I'm not going to pretend that I understood the crime plot in director Adam McKay's The Other Guys, which concerns Wall Street chicanery, bureaucratic red tape, a pension-fund swindle, and a suicide or a murder, though I'm hesitant to state exactly which. Seriously, when did goofy-ass Will Ferrell comedies get so complicated?

But I'm also not going to pretend that I didn't love nearly every minute of this rambunctious, deeply silly, unexpectedly smart entertainment - the sort of giddy good time that you leave wondering which of the film's scenes will merit the most repeat viewings when you eventually buy it on DVD. Madly inventive and endlessly quotable, The Other Guys is, I think, Will Ferrell's most wholly satisfying slapstick since 2007's Blades of Glory, and what's particularly surprising is that for all of the caricature-artist skill he displays here, Ferrell is still only the second-funniest thing about it.

In the case of The Other Guys, though, runner-up status is still awfully damned funny. McKay's movie finds Ferrell cast as Allen Gamble, a hopelessly mild-mannered pencil-pusher for the NYPD, and with Gamble humming through his workday and grooving to the Little River Band in his little red Prius - all the while sporting a sweetly clueless, beatific smile - he's as recognizable a comedic archetype as Ron Burgundy or Ricky Bobby. (McKay also directed Anchorman and Talladega Nights, as well as the Ferrell/John C. Reilly sibling farce Step Brothers.) For long stretches here, and for a change, Ferrell is passive without the aggressive, and the actor gives a highly disciplined, highly amusing portrayal of a contented, unapologetic nebbish.

Yet Gamble's latent hostility, as it must, eventually reveals itself - first subtly, with his off-handed castigation of the devoted, criminally sexy doctor who married him (a sensational Eva Mendes), and later grandly, when the reason for Gamble's pathological timidity is finally explained. (Suffice it to say it involves a theoretically innocent collegiate business plan and a smack-addicted alter-ego named Gator.) And that's when it dawns on you that what seemed an admirable, engaging sketch-comedy performance is, in truth, a far more complex and hysterical one. Ferrell is playing a man continually fighting - and occasionally losing the battle with - his type-A urges, and the star's inspired Jekyll & Hyde routine winds up lending the movie witty, unpredictable subtext.
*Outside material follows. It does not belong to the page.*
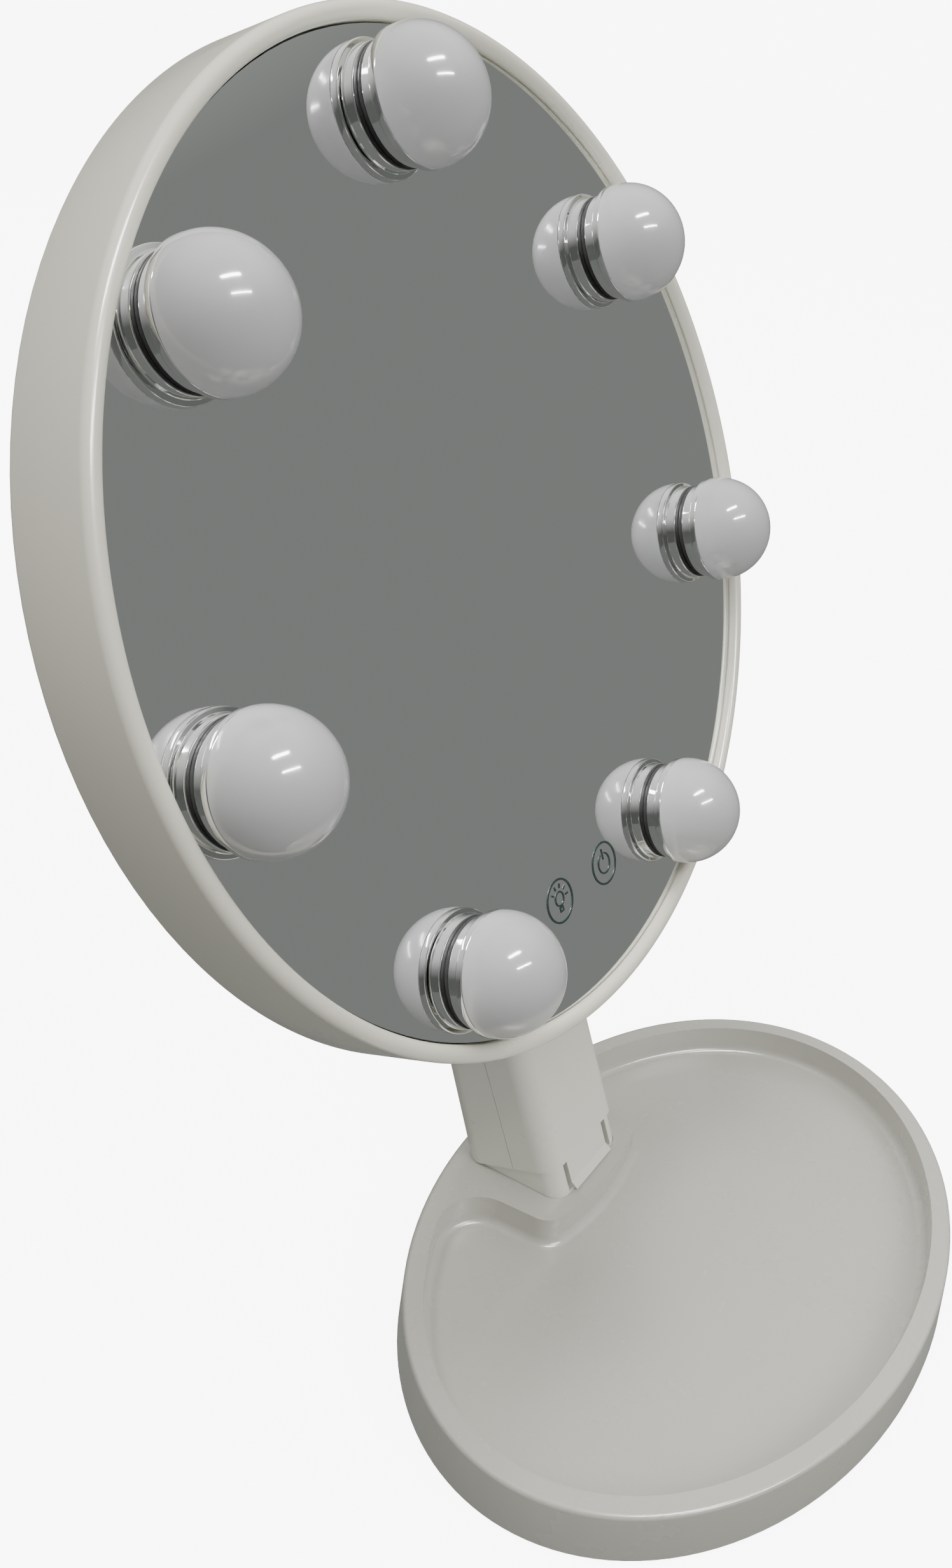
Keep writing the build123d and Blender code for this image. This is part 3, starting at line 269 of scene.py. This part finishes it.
def bend(cx, cy, radius, start, end, count):
    """Points of an arc in a turning profile, from start to end degrees."""
    points = []
    for step in range(count + 1):
        angle = math.radians(start + (end - start) * step / count)
        points.append((cx + radius * math.cos(angle), cy + radius * math.sin(angle)))
    return points


def turned(name, profile, steps):
    """A mesh turned about z from a closed profile of (radius, height) in millimetres."""
    on_axis, crease = 1e-6, math.radians(40)
    soup = bmesh.new()
    rings = []
    for radius, height in profile:
        if radius < on_axis:
            rings.append([soup.verts.new((0, 0, height / 1000))])
            continue
        ring = []
        for step in range(steps):
            angle = 2 * math.pi * step / steps
            ring.append(
                soup.verts.new(
                    (radius * math.cos(angle) / 1000, radius * math.sin(angle) / 1000, height / 1000)
                )
            )
        rings.append(ring)
    for low, high in zip(rings, rings[1:] + rings[:1]):
        for step in range(steps):
            after = (step + 1) % steps
            if len(low) == 1 and len(high) == 1:
                continue
            if len(low) == 1:
                soup.faces.new((low[0], high[after], high[step]))
            elif len(high) == 1:
                soup.faces.new((low[step], low[after], high[0]))
            else:
                soup.faces.new((low[step], low[after], high[after], high[step]))
    bmesh.ops.recalc_face_normals(soup, faces=soup.faces)
    for face in soup.faces:
        face.smooth = True
    mesh = bpy.data.meshes.new(name)
    soup.to_mesh(mesh)
    soup.free()
    mesh.set_sharp_from_angle(angle=crease)
    return mesh


def add_piece(name, mesh, body, finish, slot, *replaced):
    piece = bpy.data.objects.new(name, mesh)
    bpy.context.scene.collection.objects.link(piece)
    mesh.materials.clear()
    mesh.materials.append(finish)
    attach(piece, body)
    if replaced:
        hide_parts(*replaced)
    return piece


drum_radius, drum_bore, drum_inner = 123.8, 119.4, 121.4
lip_radius, lip_proud, back_round = (drum_radius - drum_bore) / 2, 2.9, 0.25
lip_centre = lip_proud - lip_radius
ring_back, ledge_back, ledge_front, ledge_bore = -18.2, -6.6, -4.6, 114.0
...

As great as Ferrell is in The Other Guys, though, I roared even harder at Mark Wahlberg, who plays Gamble's short-tempered partner Terry Hoitz, and who suggests a less profane, more thick-headed version of the actor's Staff Sergeant Dignam in The Departed. Which is to say, Wahlberg is just about perfect. Flabbergasted by Gamble's wimpiness and irritating tics, and spitting out insults with almost brutal force, Wahlberg is an extraordinarily nimble and confident funnyman here, and his slow-burning deadpan is like a gift from the comedy gods; you're forever aware of the intense effort it's taking Hoitz to not punch his partner in the face. Ferrell has the showier role, but the belly laughs that Wahlberg elicits tend to sneak up on you, whether Hoitz is pulling off a startlingly impressive series of ballet moves, or hitting on Gamble's wife, or vociferously insisting that the Federal Reserve is a prison. He and Ferrell make a glorious buddy-comedy pairing in The Other Guys, and McKay directs their needling badinage and (of course) gradual acceptance-slash-friendship with spiky comic grace.

Not that there's much that McKay doesn't do well here. Working from a script he co-wrote with Chris Henchy, McKay is clearly alert to both The Other Guys' subtle and really-not-subtle comic possibilities beginning with its first scene, in which a pair of hotshot detectives (Samuel L. Jackson and Dwayne Johnson, having a ball) "accidentally" lay waste to downtown Manhattan. With its generic-action-flick excesses, this bit of Hollywood satire is pretty priceless - following a crash, Jackson quips, "Did someone call 9-1-Holy-Shit?!" - but its most hysterical moments are actually handed to the sequence's extras, with a reporter ashamedly admitting that he's "from the New York Post... Online...", and a hot-dog vendor offering the heroic cops free dogs for life, "but no drinks." (The crowd boos the guy for his stinginess.) Nearly all of The Other Guys offers this sequence's mixture of raucous hilarity and throwaway cleverness, and it features comic scenes that I can't believe I've never seen before, from the drunken tableaux of Gamble's and Hoitz's wild night out to the detectives' walking-on-eggshells brawl at a funeral parlor. (Everyone involved, from the fighters to the spectators, is careful to whisper.)

You can feel the movie start to lose its grip in its final third, during a too-earnest spat between Ferrell and Mendes, and the film's parody of cop-movie conventions begins to actually succumb to them as the climax approaches. Yet even then, McKay and his team keep coming through with marvelous asides: Mendes' grandmother (Viola Harris) acting as a go-between for the momentarily separated spouses, embarrassed by the dirty talk they're making her recite; Michael Keaton's TLC-quoting police captain echoing Michael Conrad's Hill Street Blues directive "Let's be careful out there!"... to his subordinates at his side job with Bed, Bath, & Beyond. The Other Guys is a blast. You enter the film hoping it'll be at least half as enjoyable as its trailers; you leave realizing the trailers didn't come close to doing it justice.